Prostitution reportedly became widespread in urban centers after the abolition of slavery by the Italian colonial government. According to Italian records, by the 1910s most emancipated women engaged in prostitution: "The slave, Swahili, Boran, Galla, Arussi, means by freedom only the right to do nothing. Except for the few who join the freedmen's villages on the Shabelle or Juba Rivers and take up farming on their own, most, if men, turn to idleness and vagrancy; if women, to prostitution. Mogadishu, Merca, and Brava are overflowing with prostitutes, and, with a few exceptions, they are all freed slaves."
==Legislation==
Prostitution laws in Somalia are contained in the Penal Code of 1960, which was based on the Italian Penal Code of 1930. The relevant articles are:

- Article 405 Prostitution
- Article 406 Incitement to Lewd Acts (prohibits solicitation)
- Article 407 Instigation, Aiding and Exploiting of Prostitution
- Article 408 Compulsion to Prostitution

The laws are currently under review.

However, according to Amnesty International, respect for legal rights in much of Somalia has remained inconsistent. The legal system is largely locally organised and based on a combination of customary and Islamic law. A widely cited case reported in Somaliland occurred on 8 January 1993 in Hargeisa, where five women accused of prostitution were executed by stoning after being buried up to their necks.

==HIV==
HIV/AIDS prevalence rates are quite low in the country, estimated at 0.1% of adults. This has been attributed to Somalia's dominant Muslim tradition and adherence to Islamic morals, which generally discourage premarital and extramarital sexual activity. Sex workers are a high risk group and their estimated HIV prevalence rate was 5.2% in 2014. Condom use amongst sex workers is low.

==Sex trafficking==

Somalia is a source, transit, and destination country for women and children subjected to sex trafficking. Information regarding trafficking in Somalia remains extremely difficult to obtain or verify. Victims are primarily from Somalia's southern and central regions and subjected to trafficking within the country, especially in Puntland and Somaliland in the north. In Somaliland, women act as recruiters and intermediaries who transport victims to Puntland, Djibouti, and Ethiopia for the purposes of sex trafficking. Due to poverty and an inability to provide care for all family members, some Somalis willingly surrender custody of their children to people with whom they share familial ties and clan linkages; some of these children may become victims of sex trafficking. In 2014, an international NGO released a report documenting cases of sexual abuse and exploitation, including trafficking, of Somali women and girls by Ugandan and Burundian African Union Mission in Somalia (AMISOM) personnel. An African Union investigation into the allegations concluded there was evidence of sexual exploitation, abuse, and trafficking by AMISOM personnel.

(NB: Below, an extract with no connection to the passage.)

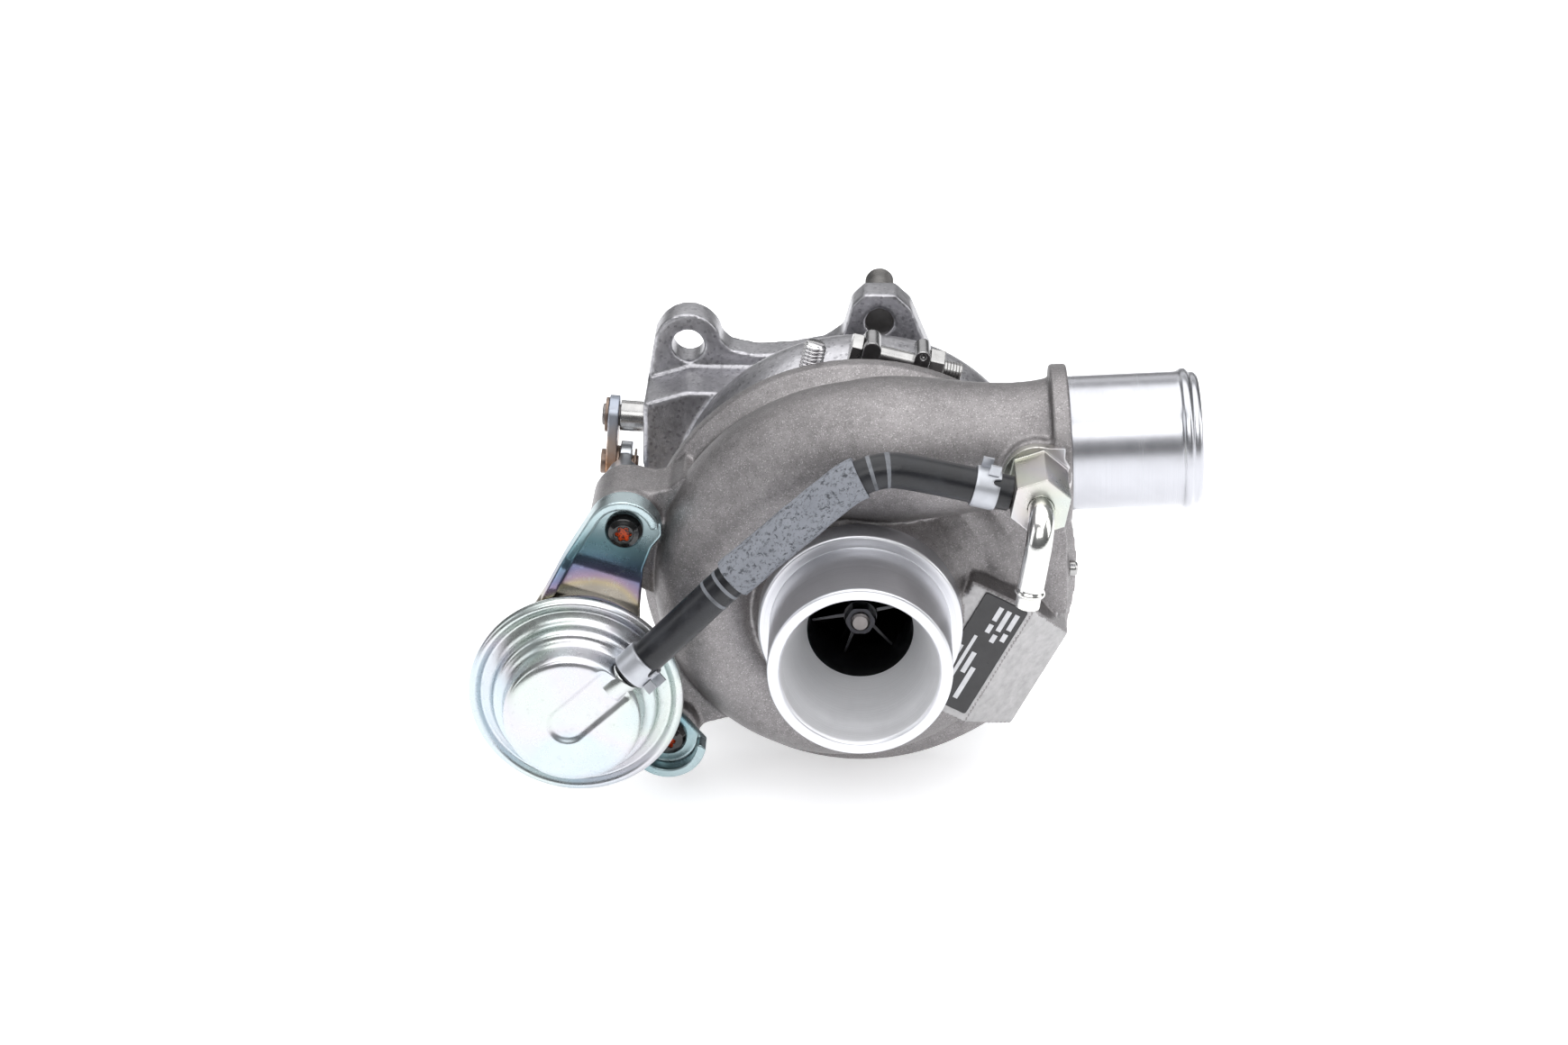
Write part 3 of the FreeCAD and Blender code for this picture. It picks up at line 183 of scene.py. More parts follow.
def sand_cast(name, base, dark, light, metal=0.85, rough=(0.34, 0.5), grain=2600.0, painted_glint=0.5, bump=0.00010, mid_amt=0.5):
    n = N(name)
    big = n.noise(32.0, 4.0, 0.6)
    mid = n.noise(420.0, 4.0, 0.65)
    fine = n.noise(grain, 2.0, 0.7)
    c = n.ramp(big, [(0.3, dark), (0.52, base), (0.75, light)])
    c = n.mix(mid_amt, c, n.ramp(mid, [(0.35, dark), (0.65, light)]))
    vor = n.new("ShaderNodeTexVoronoi")
    vor.inputs["Scale"].default_value = grain
    n.link(n.tc.outputs["Object"], vor.inputs["Vector"])
    sep = n.xyz(vor.outputs["Color"])
    # painted highlight: the brightest voronoi cells mix a colour up to 2.2 times the light tone into the base colour as
    # painted glints of light off the grains
    c = n.mix(n.math("MULTIPLY", n.ramp(sep[0], [(0.86, 0.0), (0.97, 1.0)]), painted_glint), c, tuple(min(1.0, v * 2.2) for v in light))
    c = n.mix(n.math("MULTIPLY", n.ramp(sep[1], [(0.05, 1.0), (0.16, 0.0)]), 0.45), c, tuple(v * 0.5 for v in dark))
    n.col(c)
    r = n.new("ShaderNodeMapRange")
    r.inputs["To Min"].default_value, r.inputs["To Max"].default_value = rough
    n.link(mid, r.inputs["Value"])
    n.set(metal=metal, rough=r.outputs[0])
    h = n.math("ADD", n.math("MULTIPLY", fine, 0.9), n.math("MULTIPLY", mid, 1.3))
    n.set(normal=n.bump(h, bump, 1.0))
    return n.m


def turned(name, base, axis="Y", rough=0.24, aniso=0.6, pitch=4200.0, bump=0.000006, metal=1.0, dirt=0.0):
    """Lathe-turned metal; the object's origin is on the turning axis."""
    n = N(name)
    x, y, z = n.xyz()[0:3]
    along = {"X": x, "Y": y, "Z": z}[axis]
    o = [v for k, v in zip("XYZ", (x, y, z)) if k != axis]
    rad = n.math("SQRT", n.math("ADD", n.math("MULTIPLY", o[0], o[0]), n.math("MULTIPLY", o[1], o[1])))
    cmb = n.new("ShaderNodeCombineXYZ")
    n.link(along, cmb.inputs[0])
    n.link(rad, cmb.inputs[1])
    lines = n.noise(pitch, 4.0, 0.8, cmb.outputs[0])
    broad = n.noise(pitch * 0.09, 2.0, 0.5, cmb.outputs[0])
    blot = n.noise(60.0, 4.0, 0.6)
    c = n.mix(n.ramp(lines, [(0.35, 0.0), (0.7, 1.0)]), tuple(v * 0.86 for v in base), base)
    c = n.mix(n.math("MULTIPLY", n.ramp(blot, [(0.5, 0.0), (0.72, 1.0)]), 0.25 + dirt), c, tuple(v * 0.6 for v in base))
    n.col(c)
    rr = n.new("ShaderNodeMapRange")
    rr.inputs["To Min"].default_value, rr.inputs["To Max"].default_value = rough * 0.8, rough * 1.35
    n.link(n.math("MULTIPLY", n.math("ADD", lines, broad), 0.5), rr.inputs["Value"])
    n.set(metal=metal, rough=rr.outputs[0], aniso=aniso)
    n.set(normal=n.bump(n.math("ADD", lines, n.math("MULTIPLY", broad, 1.5)), bump, 1.0))
    t = n.new("ShaderNodeTangent", direction_type="RADIAL", axis=axis)
    n.link(t.outputs[0], n.b.inputs["Tangent"])
    return n.m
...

Regional governments from Somaliland and Puntland reported smuggling and trafficking continued through Somalia as a transit point on routes to Libya, Sudan, and Europe. Women and girl migrants working in the informal economy were particularly vulnerable to trafficking. Certain marginalised ethnic minorities, Somali Bantus and Midgaan, continue to face greater risk of sex trafficking, as do IDPs and people living in areas under al-Shabaab control. Self-identified administrators of some IDP camps reportedly force girls and women to provide sex acts in exchange for food and services; some Somali officials are alleged to be complicit in such exploitation.

Traffickers transport Somali women, sometimes via Djibouti, to the Middle East, where they frequently endure domestic forced prostitution. Some members of the Somali diaspora use false offers of marriage to lure unsuspecting victims, many of whom include relatives, to Europe or the United States, where they force them into prostitution. Trucks transporting goods from Kenya to Somalia sometimes return to Kenya with young girls and women; traffickers procure these young girls and women and exploit them in brothels in Nairobi or Mombasa or send them to destinations outside Kenya.

The United States Department of State Office to Monitor and Combat Trafficking in Persons ranks Somalia as a 'Special Case' country.